Why do people criticise the 'one-penis policy' for bisexual women?
A one-penis policy lets a woman date other women but not other men. Critics argue it treats relationships between women as not 'real' or threatening, manages a man's insecurity by restricting his partner rather than doing his own work, and erases a bisexual woman's genuine attraction to men. It's widely seen as biphobic.
A one-penis policy (OPP) is a rule, almost always set by a man, that his woman partner may have other women partners but no other men. On its surface it can look like openness, but the critique is pointed: it implicitly treats relationships between women as not real competition — not 'real' relationships at all — while reserving genuine threat status for other men. That's a diminishment of queer women's relationships dressed up as a permission.
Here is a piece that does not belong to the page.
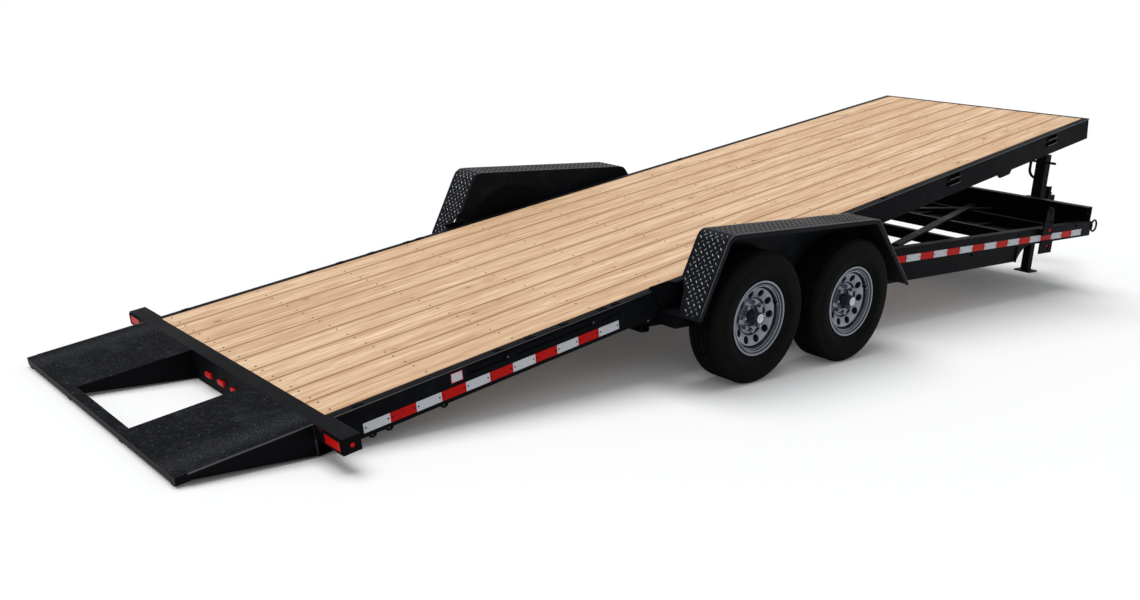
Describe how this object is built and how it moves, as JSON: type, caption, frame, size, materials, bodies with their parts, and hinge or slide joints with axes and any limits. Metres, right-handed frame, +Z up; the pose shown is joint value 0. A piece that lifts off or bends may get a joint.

For a bisexual woman specifically, the OPP erases half of her orientation. It treats her attraction to women as acceptable precisely because it's not taken seriously, and her attraction to men as the dangerous part to be controlled. Many bisexual women experience it as being told that the queer part of them is fine only because it doesn't count.
The deeper objection is structural: an OPP manages a man's insecurity by constraining everyone else's behaviour rather than by his doing the internal work. Even writers sympathetic to transitional safety rails argue that if such a rule appears at all, it should be named honestly as one person's insecurity-management, be explicitly temporary, and be retired as the relationship matures — not presented as a principled ethic.